* [Given data]
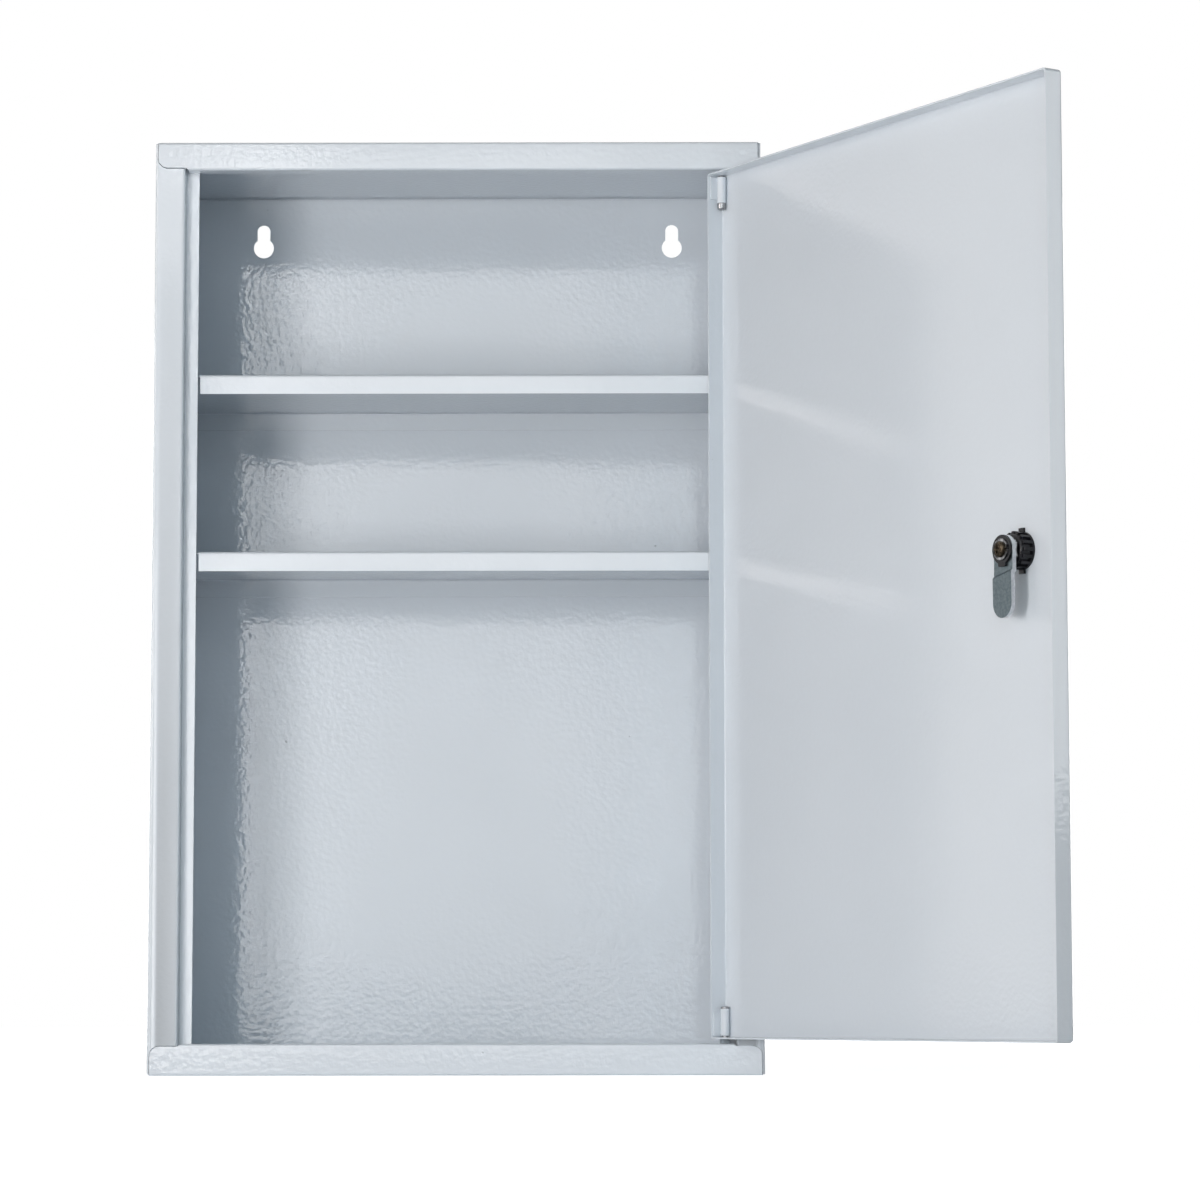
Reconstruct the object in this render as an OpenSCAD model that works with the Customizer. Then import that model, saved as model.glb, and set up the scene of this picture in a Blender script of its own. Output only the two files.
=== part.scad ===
// Lockable wall cabinet for medicines, folded from sheet steel.
// Two fixed shelves, a pan door on pin hinges, and a cam lock.
// Origin: midway between the two keyhole circles, on the back panel's rear face.
// +X to the hinge side, +Y into the wall, +Z up. The door stands open.

/* [Cabinet] */
// Outside width of the cabinet
cab_w = 300; // [260:5:420]
// Outside height of the cabinet
cab_h = 460; // [420:5:600]
// Outside depth of the cabinet, door shut
cab_d = 138; // [100:1:220]
// Thickness of the sheet steel
sheet_t = 0.8; // [0.6:0.1:1]
// Inside radius of every fold
fold_r = 0.8; // [0.5:0.1:1]

/* [Front frame] */
// Width of the front lip on the lock side
lock_lip_w = 14.75; // [13:0.25:20]
// Width of the front lip on the hinge side
hinge_lip_w = 13.6; // [12.5:0.1:20]
// Height of the front lip along the top
top_lip_h = 14; // [13:0.5:20]
// Height of the front lip along the bottom
bottom_lip_h = 15.3; // [13:0.1:20]
// Depth of the ledge folded back from the top and bottom lips
ledge_d = 8.5; // [6:0.1:9]
// Width of the door stop beside the opening
stop_w = 6.15; // [4:0.05:8]
// Gap between the shut door's flange and its stop
stop_gap = 0.3; // [0.2:0.1:1]
// How far the lip ends stand in from the cabinet's sides
tab_inset = 1.4; // [1:0.1:3]
// How much shorter the lip ends are than the lip
tab_step = 1.2; // [0.6:0.1:2]
// Corner radius of the lip ends
tab_corner_r = 4.7; // [2:0.1:8]

/* [Back] */
// Width of the flange round the back of the cabinet
rear_flange_w = 12; // [8:0.5:14]
// Height of the flanges that hold the top and bottom to the sides
side_flange_h = 12; // [8:0.5:14]
// Distance from the cabinet's side to a keyhole's centre
key_inset = 42; // [30:1:60]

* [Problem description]
For the listing above, give the number of lines in which the string "that" occurs, and nothing else.

* [Expected answer]
2